Crop insurance is virtually a non-starter in states like Punjab, Haryana and Odisha that contribute significantly to the central pool stocks of rice and wheat.
Only two crore of an estimated 12 crore farmers in the country — earning for a population four to five times as many — had crop insurance cover in 2014-15, even as the facility was just against the cost of cultivation and barely provided any income protection. According to agriculture ministry data, a major chunk of farmers who took crop insurance were in Rajasthan, Bihar, Uttar Pradesh, Maharashtra, Karnataka and Andhra Pradesh.
The dismal performance is attributed to the low insurance payouts, level of premia that the farmers found unaffordable and hassles in settlement of claims.
Crop insurance — under the modified National Agricultural Insurance Scheme and Weather Based Crop Insurance Scheme — is virtually a non-starter in states like Punjab, Haryana and Odisha that contribute significantly to the central pool stocks of rice and wheat. Only a tiny segment of the farmer community availed of the facility last fiscal in Jharkhand, Tamil Nadu, Telangana, Himachal Pradesh and Kerala.
The agriculture ministry has identified issues such as high variability in premium rates among adjacent districts, higher premium in districts with high crop-risk profile and the cumbersome “crop-cutting experiments” to ascertain the extent of crop damage as factors that hit the spread of crop insurance across the country.

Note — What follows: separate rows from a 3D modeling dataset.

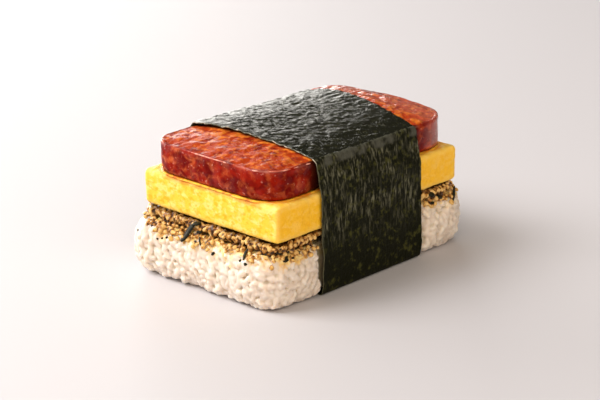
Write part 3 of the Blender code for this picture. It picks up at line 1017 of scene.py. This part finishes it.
def scatter_tree(name, shape, material, keep):
    """keep(place, normal) gives the share of points that stay at a place."""
    tree, inside, result = new_tree(name, "Spacing", "Size Low", "Size High", "Tilt", "Sink",
                                    "Sink Spread", "Bend", "Seed")
    seed, tilt, sink = inside["Seed"], inside["Tilt"], inside["Sink"]
    normal = value_of(tree, "GeometryNodeInputNormal")
    spread = node(tree, "GeometryNodeDistributePointsOnFaces", {
        "Mesh": inside["Geometry"], "Distance Min": inside["Spacing"] * MM,
        "Density Max": POINT_DENSITY, "Density Factor": keep(place_in_mm(tree), normal),
        "Seed": seed,
    }, distribute_method="POISSON").outputs
    sunk = random_between(sink - inside["Sink Spread"], sink + inside["Sink Spread"], seed)
    push = Value(spread["Normal"]).vector("SCALE", Scale=sunk * -MM)
    points = set_position(Value(spread["Points"]), Offset=push)
    turn = value_of(tree, "FunctionNodeRandomValue", {
        0: joined(tree, -tilt, -tilt, -pi), 1: joined(tree, tilt, tilt, pi), "Seed": seed + 5.0,
    }, data_type="FLOAT_VECTOR")
    turned = value_of(tree, "FunctionNodeRotateRotation", {
        "Rotation": Value(spread["Rotation"]),
        "Rotate By": value_of(tree, "FunctionNodeEulerToRotation", {0: turn}),
    }, rotation_space="LOCAL")
    instance = value_of(tree, "GeometryNodeObjectInfo", {"Object": shape}, "Geometry")
    copies = value_of(tree, "GeometryNodeInstanceOnPoints", {
        "Points": points, "Instance": instance, "Rotation": turned,
        "Scale": random_between(inside["Size Low"], inside["Size High"], seed + 9.0),
    })
    tone = {"Geometry": copies, "Name": "tone", "Value": random_between(0.0, 1.0, seed + 13.0)}
    toned = value_of(tree, "GeometryNodeStoreNamedAttribute", tone,
                     domain="INSTANCE", data_type="FLOAT")
    real = value_of(tree, "GeometryNodeRealizeInstances", {0: toned})
    wobble = place_in_mm(tree).vector("DIVIDE", (BEND_SIZE,) * 3)
    wobble = wobble.speckle(1.0, detail=1.0, output="Color").vector("SUBTRACT", (0.5, 0.5, 0.5))
    bent = set_position(real, Offset=wobble.vector("SCALE", Scale=inside["Bend"] * (2 * MM)))
    place = value_of(tree, "GeometryNodeInputPosition")
    above_floor = joined(tree, place.x, place.y, place.z.math("MAXIMUM", 0.0))
    rested = set_position(bent, Position=above_floor)
    coated = {"Geometry": rested, "Material": material}
    coated = value_of(tree, "GeometryNodeSetMaterial", coated)
    smooth = value_of(tree, "GeometryNodeSetShadeSmooth", {"Geometry": coated})
    tree.links.new(smooth.socket, result)
    return tree


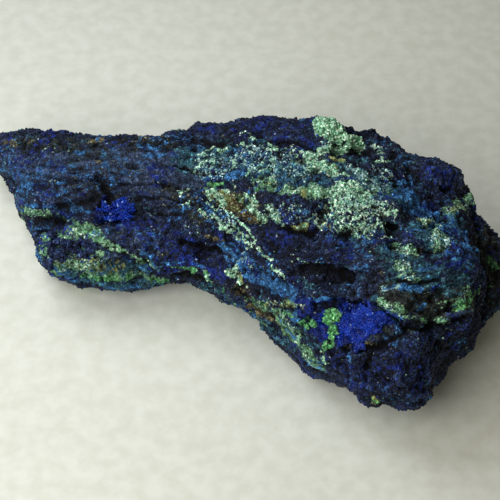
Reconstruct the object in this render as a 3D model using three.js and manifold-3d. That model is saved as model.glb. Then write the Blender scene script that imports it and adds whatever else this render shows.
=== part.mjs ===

Given the tepid performance of current schemes, the government plans to launch a new scheme that would cap the premium paid at about 3% of the insured value, cover a substantial part of India’s farmland and crop output and make processing of claims hassle-free.
“Insurance based on input-cost mechanism is not going to help. The policy should be to protect the income of farmers from agriculture risks. Besides land record digitisation, satellite images should be used for quicker assessment of crop damage and settlement of dues to farmers,” said Ashok Gulati, chair professor for agriculture at ICRIER.
According to Ramesh Chand, member, NITI Aayog, the sum insured at present covers only a fifth of the crop acreage and just 5.5% of the value of total crop output. He is of the view that instead of crop insurance, which has not worked satisfactorily so far, the country should have an “Agricultural Calamity Compensation Fund”, shared between the Centre and states, for meeting a part of crop losses faced by farmers.
“Huge subsidy for crop insurance is given across the world. The US provides subsidy of more than 60% while China gives 80% subsidy. The nature of agriculture insurance is such that unless it is heavily subsidised, neither farmers nor private companies will show interest. There are issues about compensating farmers for crop losses when damages are not uniform across the country. There are serious problems of errors of inclusion and exclusion of farmers,” said Chand.
Under the crop insurance being offered by various public and private sector companies, farmers are presently paying a premium in the range of 3.5-8% of the insured value of the crop and the rest is borne by the government. Currently, around 20% (40.27 million hectares) of the total agricultural land is insured.